Very few football fans know of the channel, let alone that they show live games every Sunday evening, because it's a foreign language channel. I tripped across it last season using the 'A-Z' search, for Sport & then Football.
They also show Esporte Record each weekday afternoon/evening, followed by one of the Milton Neves' debate shows, Terceiro Tempo or Debate Bola.
Harry, London,
Most Brazilians live on 100 Dollars a month; they have to be extremely prudent and decisive about how they spend their money. This includes the most fervent Paulista football fan!One of the reasons the attendance was relatively poor was because it is the Campeonato Paulista.Morumbi would have been bursting if Palmeiras and Corinthians had met in the Copa do Brasil or Campeonato do Brasileiro.It was also live on television.

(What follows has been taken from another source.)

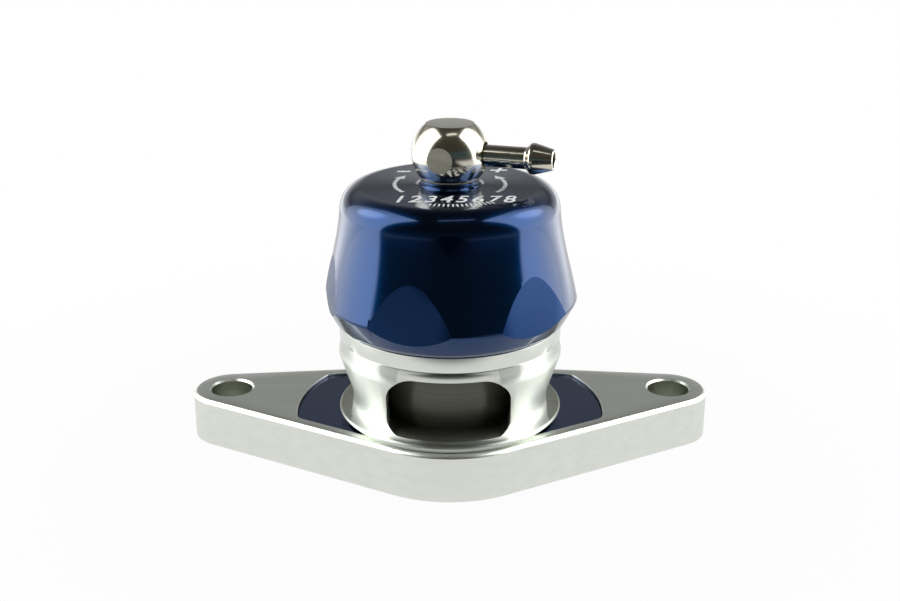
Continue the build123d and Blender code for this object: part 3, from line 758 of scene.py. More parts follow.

You are correct in identifying that Brazilian Footballers are a major export but there are plenty that remain. It is impossible pass a day anywhere in Brazil without reference to football .Many of the prosperous clubs begin searching for hungry 7,8, and 9 year olds and they are provided for in terms of coaching and pastoral life. If you want to see creativity ,a high level of skill and youthful exuberance displayed in the beautiful game then go to a small provincial town or a beach and you will see the flair and the passion inherent in Brazilian Culture.